Viruses that infect immunological cells such as T-cell, B-cell, dendritic cell, monocyte, or macrophage have been discovered and investigated. Examples of such swine infected viruses are porcine reproductive and respiratory syndrome virus, circovirus type II, and human infected virus, human immunodeficiency virus. Such viruses shut down the ability of recognition of foreign proteins as antigens in the antigen presenting cells. The immunological cells cannot evoke an immunization response and carry the viruses. The animals that have been infected by these types of viruses are easily secondarily infected by other pathogens. It is a pity that a useful vaccine targeting virus-infected immunological cells is still lacking.

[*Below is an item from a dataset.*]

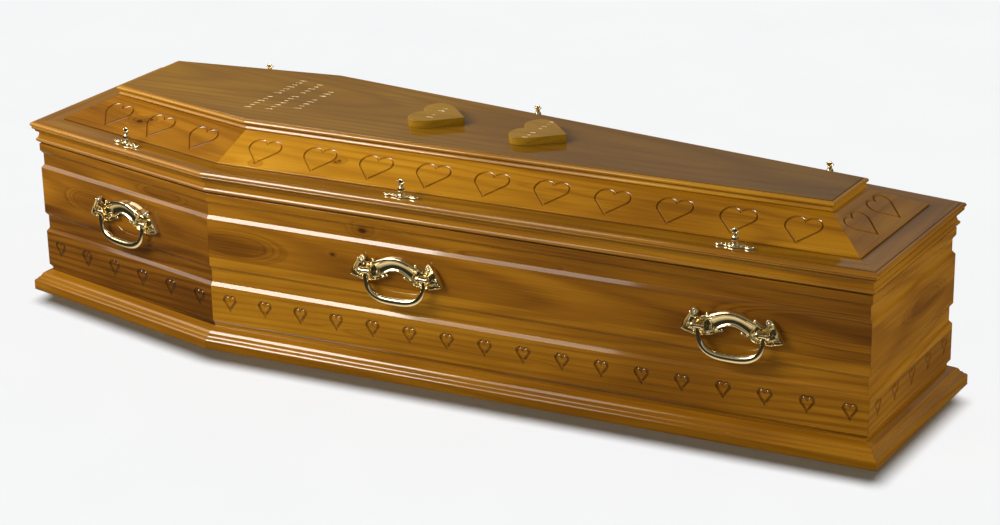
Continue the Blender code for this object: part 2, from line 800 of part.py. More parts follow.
def cylinder_mesh(name, radius, length, sides):
    """A cylinder along X, centred on the origin."""
    shape = bmesh.new()
    turn = Matrix.Rotation(math.pi / 2, 4, "Y")
    bmesh.ops.create_cone(shape, cap_ends=True, segments=sides, radius1=radius, radius2=radius,
                          depth=length, matrix=turn)
    mesh = bpy.data.meshes.new(name)
    shape.to_mesh(mesh)
    shape.free()
    return mesh


def sphere_mesh(name, radius):
    """A small ball."""
    shape = bmesh.new()
    bmesh.ops.create_uvsphere(shape, u_segments=6, v_segments=4, radius=radius)
    mesh = bpy.data.meshes.new(name)
    shape.to_mesh(mesh)
    shape.free()
    return mesh


def handle_back_mesh():
    """The cast back of a handle as one solid, seen from the front, pivots at Y 0."""
    arch = raised_mesh("handle_arch", arch_outline(), ARCH_THICKNESS, ARCH_EDGE)
    back = add_cutter("handle_back", arch, Matrix.Identity(4))
    housing = slab_mesh("pivot_housing", [housing_outline()], HOUSING_DEPTH - FAN_EDGE)
    ball = sphere_mesh("fan_finial", FINIAL_RADIUS)
    housing_out = (HOUSING_DEPTH + FAN_EDGE) / 2
    for hand in (1, -1):
        fan = raised_mesh("handle_fan", fan_outline(hand), FAN_THICKNESS, FAN_EDGE)
        pieces = (
            (fan, (0, 0, 0)),
            (housing, (hand * PIVOT_SPACING / 2, 0, housing_out)),
            (ball, (hand * FINIAL_OUT, FINIAL_UP, FAN_THICKNESS - FAN_EDGE)),
        )
        for mesh, place in pieces:
            name = "%s_%d" % (mesh.name, hand)
            combine(back, add_cutter(name, mesh, Matrix.Translation(place)), "UNION")
    level = add_cutter("handle_seat", bpy.data.meshes.new("handle_seat"), Matrix.Identity(4))
    shape = bmesh.new()
    size = 4 * FAN_SKIRT_OUTER
    lower_half = Matrix.Translation((0, 0, -size / 2)) @ Matrix.Diagonal((size, size, size, 1))
    bmesh.ops.create_cube(shape, size=1.0, matrix=lower_half)
    shape.to_mesh(level.data)
    shape.free()
    combine(back, level, "DIFFERENCE")
    return close_up(evaluated_mesh(back, "handle_back"))


def bail_path():
    """Points of the bail from one pivot round to the other, with the bar's radius at each."""
    points = []
    for step in range(BAIL_STEPS + 1):
        angle = math.pi * step / BAIL_STEPS
        reach = abs(math.cos(angle)) ** (2 / BAIL_SHAPE_POWER)
        drop = math.sin(angle) ** (2 / BAIL_SHAPE_POWER)
        side = math.copysign(1, math.cos(angle))
        top_pull = (BAIL_SPREAD - PIVOT_SPACING / 2) * (1 - drop)
        x = side * (BAIL_SPREAD - top_pull) * reach if drop else side * PIVOT_SPACING / 2
        radius = BAIL_LEG_RADIUS + (BAIL_GRIP_RADIUS - BAIL_LEG_RADIUS) * drop ** 2
        points.append((x, -BAIL_DROP * drop, radius))
    return points


def bail_mesh():
    """The hanging bail with a barrel at each pivot, as one solid, pivots at the origin's X."""
    curve = bpy.data.curves.new("bail_bar", "CURVE")
    curve.dimensions = "3D"
    curve.fill_mode = "FULL"
    curve.bevel_depth = 1.0
    curve.bevel_resolution = BAIL_RESOLUTION
    curve.use_fill_caps = True
    path = bail_path()
    spline = curve.splines.new("POLY")
    spline.points.add(len(path) - 1)
    for point, (x, y, radius) in zip(spline.points, path):
        point.co = (x, y, 0, 1)
        point.radius = radius
    source = bpy.data.objects.new("bail_bar", curve)
    CUTTERS.objects.link(source)
    bar = add_cutter("bail", close_up(evaluated_mesh(source, "bail")), Matrix.Identity(4))
    barrel = cylinder_mesh("bail_barrel", BARREL_RADIUS, BARREL_LENGTH, BARREL_SIDES)
    for hand in (1, -1):
        name = "bail_barrel_%d" % hand
        place = Matrix.Translation((hand * PIVOT_SPACING / 2, 0, 0))
        combine(bar, add_cutter(name, barrel, place), "UNION")
    return close_up(evaluated_mesh(bar, "bail"))


def build_handles():
    """Six handles, each a cast back on the wall's upper face and a bail on its pivots."""
    back = handle_back_mesh()
    bail = bail_mesh()
    for label, side, place in side_places(HANDLE_FROM_END, HANDLE_MIDDLE_SHIFT):
        seat = side_frame(side) @ Matrix.Translation((place, HANDLE_PIVOT_HEIGHT, GAP))
        add_part("handle_back_" + label, back, seat, BRASS)
        pivot = seat @ Matrix.Translation((0, 0, PIVOT_STANDOFF))
        add_part("bail_" + label, bail, pivot, BRASS)


build_bottom_board()
build_walls()
build_mouldings()
build_rim_board()
build_slopes()
build_top_board()
build_plaques()
build_thumbscrews()
build_handles()
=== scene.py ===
"""The looks of a wooden coffin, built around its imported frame.

Metres, +Z up.  The origin is the middle of the underside, the head end is at -X, the foot end
at +X, and the side seen in front is at -Y.
"""

import json
import math

import bmesh
import bpy
from mathutils import Matrix, Vector

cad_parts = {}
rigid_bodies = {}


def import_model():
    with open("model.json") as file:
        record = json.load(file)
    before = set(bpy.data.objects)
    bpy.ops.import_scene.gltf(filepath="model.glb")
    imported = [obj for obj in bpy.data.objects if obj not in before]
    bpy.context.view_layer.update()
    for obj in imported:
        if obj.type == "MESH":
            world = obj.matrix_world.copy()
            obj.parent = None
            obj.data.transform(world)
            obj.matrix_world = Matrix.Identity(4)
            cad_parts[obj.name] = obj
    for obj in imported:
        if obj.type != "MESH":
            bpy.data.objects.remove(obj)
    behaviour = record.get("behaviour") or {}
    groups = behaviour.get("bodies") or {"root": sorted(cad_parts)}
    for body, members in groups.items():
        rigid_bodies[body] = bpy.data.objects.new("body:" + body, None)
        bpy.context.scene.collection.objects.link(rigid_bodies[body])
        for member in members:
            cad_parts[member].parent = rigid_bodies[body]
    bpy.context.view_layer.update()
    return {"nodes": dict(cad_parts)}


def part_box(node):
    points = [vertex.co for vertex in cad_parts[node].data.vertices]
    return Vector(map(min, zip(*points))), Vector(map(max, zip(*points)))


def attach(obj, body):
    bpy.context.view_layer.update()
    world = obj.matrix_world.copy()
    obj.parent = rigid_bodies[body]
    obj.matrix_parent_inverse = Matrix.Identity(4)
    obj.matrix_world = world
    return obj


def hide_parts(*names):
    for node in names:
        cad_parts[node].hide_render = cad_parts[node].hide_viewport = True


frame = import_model()

# Gap between pieces that touch
GAP = 0.0003

# Edges that turn more than this are shaded sharp
SHARP_ANGLE = math.radians(34)

# Rounding of machined wooden edges
ARRIS_RADIUS = 0.0012
ARRIS_STEPS = 3

# Worn flat on the round mouldings, in degrees up from level
WORN_START = 17
WORN_END = 56

# Box
WALL_THICKNESS = 0.022
BOTTOM_THICKNESS = 0.020
GROOVE_DEPTH = 0.0055
GROOVE_BEVEL = 0.0075
PLINTH_GROOVE = 0.0140
LOWER_FACE = 0.0780
MIDDLE_GROOVE = 0.0435
UPPER_FACE = 0.1040
TOP_GROOVE = 0.0400
LIP_HEIGHT = 0.0160

# Plinth moulding
PLINTH_HEIGHT = 0.0405
PLINTH_PROJECTION = 0.0278
PLINTH_FLAT = 0.0165
PLINTH_BEADS = (0.0045, 0.0040, 0.0080)
PLINTH_STEP = 0.0020
PLINTH_RISE = 0.0015

# Lid rim
RIM_HEIGHT = 0.0503
RIM_BOARD_THICKNESS = 0.0220
RIM_BOARD_WIDTH = 0.0900
RIM_BOARD_EDGE = 0.0044
RIM_BOARD_STEP = 0.0015
RIM_FRAME_WIDTH = 0.0220
RIM_NOSE_PROJECTION = 0.0134
RIM_NOSE_RADIUS = 0.0048
RIM_NOSE_FILLET = 0.0050
RIM_COVE_RADIUS = 0.0120
RIM_BEAD_PROJECTION = 0.0052
RIM_BEAD_RADIUS = 0.0045
RIM_FOOT_INSET = 0.0045

# Sloping boards of the lid
SLOPE_FOOT_INSET = 0.0438
SLOPE_TOP_INSET = 0.1400
SLOPE_HEIGHT = 0.0468
SLOPE_REVEAL = 0.0030
SLOPE_THICKNESS = 0.0160

# Top board and the moulding around it
TOP_BOARD_THICKNESS = 0.0217
TOP_BOARD_INSET = 0.0042
TOP_BOARD_STEP = 0.0015
TOP_NOSE_PROJECTION = 0.0047
TOP_NOSE_RADIUS = 0.0045
TOP_NECK_INSET = 0.0014
TOP_NECK_HEIGHT = 0.0030
TOP_BEAD_PROJECTION = 0.0018
TOP_BEAD_RADIUS = 0.0030

# Radius of a heart's lobes as a share of its width
HEART_LOBE = 0.27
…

In particular, porcine reproductive and respiratory syndrome virus (PRRSV) results in high losses in animal husbandry every year. The virus infects macrophages (in the alveolar and spleen), brain microglia and monocytes, and exists in the blood and organs of the infected animals. Antibodies have little effect on the virus and even stimulate mutations of the virus. In the mechanism of antibody dependent enhancement (ADE), the use of antibodies leads to more severe infections. About 50 to 80% of pigs are infected by such virus. Generally, the animals infected by the virus have no significant symptoms, but the immunity of the infected animals is reduced. This leads to a decrease of weight gain and an increase in the death rate due to the secondary infection. PRRSV is an RNA virus. Not only swine but ducks can be infected by PRRSV as well. A live attenuated vaccine against PRRSV was developed. However, mutation of the viruses in the live vaccine often occurs. Fortunately, recent reports of HIV vaccine development strongly indicate that cytotoxic T-cells (CTLs) are essential for controlling HIV infection. (Hanne G-S et al 2000, Journal of virology, vol. 74, No. 4. p. 1694-1703). To develop a safe and effective PRRS vaccine is urgently desired.
Therefore, a heretofore unaddressed need exists in the art to address the aforementioned deficiencies and inadequacies, especially in connection with development of T-cell vaccines against virus infection.